Quien «vive según la carne» siente la ley de Dios como un peso, más aún, como
una negación o, de cualquier modo, como una restricción de la propia libertad.
En cambio, quien está movido por el amor y «vive según el Espíritu» (Ga 5, 16), y desea servir a los demás,
encuentra en la ley de Dios el camino fundamental y necesario para practicar el
amor libremente elegido y vivido. Más aún, siente la urgencia interior —una
verdadera y propia necesidad, y no ya
una constricción— de no detenerse ante las exigencias mínimas de la ley, sino
de vivirlas en su plenitud. Es un
camino todavía incierto y frágil mientras estemos en la tierra, pero que la
gracia hace posible al darnos la plena «libertad de los hijos de Dios» (cf. Rm 8, 21) y, consiguientemente, la
capacidad de poder responder en la vida moral a la sublime vocación de ser
«hijos en el Hijo».
Esta
vocación al amor perfecto no está reservada de modo exclusivo a una élite de
personas.
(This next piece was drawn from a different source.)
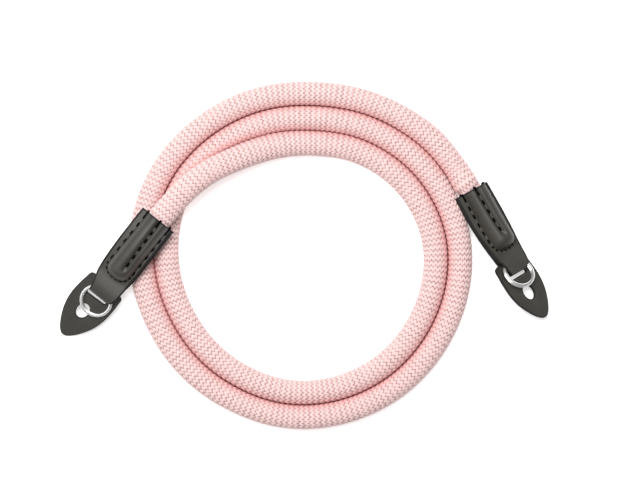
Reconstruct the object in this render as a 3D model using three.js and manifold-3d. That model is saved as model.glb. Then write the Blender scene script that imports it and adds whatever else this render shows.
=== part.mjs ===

La invitación: «anda, vende
lo que tienes y dáselo a los pobres», junto con la promesa: «tendrás un tesoro
en los cielos», se dirige a todos, porque
es una radicalización del mandamiento del amor al prójimo. De la misma
manera, la siguiente invitación: «ven y sígueme», es la nueva forma concreta del
mandamiento del amor a Dios. Los
mandamientos y la invitación de Jesús al joven rico están al servicio de una
única e indivisible caridad, que espontáneamente tiende a la perfección, cuya
medida es Dios mismo: «Vosotros, pues, sed perfectos como es perfecto vuestro
Padre celestial» (Mt 5, 48). En el
evangelio de Lucas, Jesús precisa aún más el sentido de esta perfección: «Sed
misericordiosos, como vuestro Padre es misericordioso» (Lc 6, 36).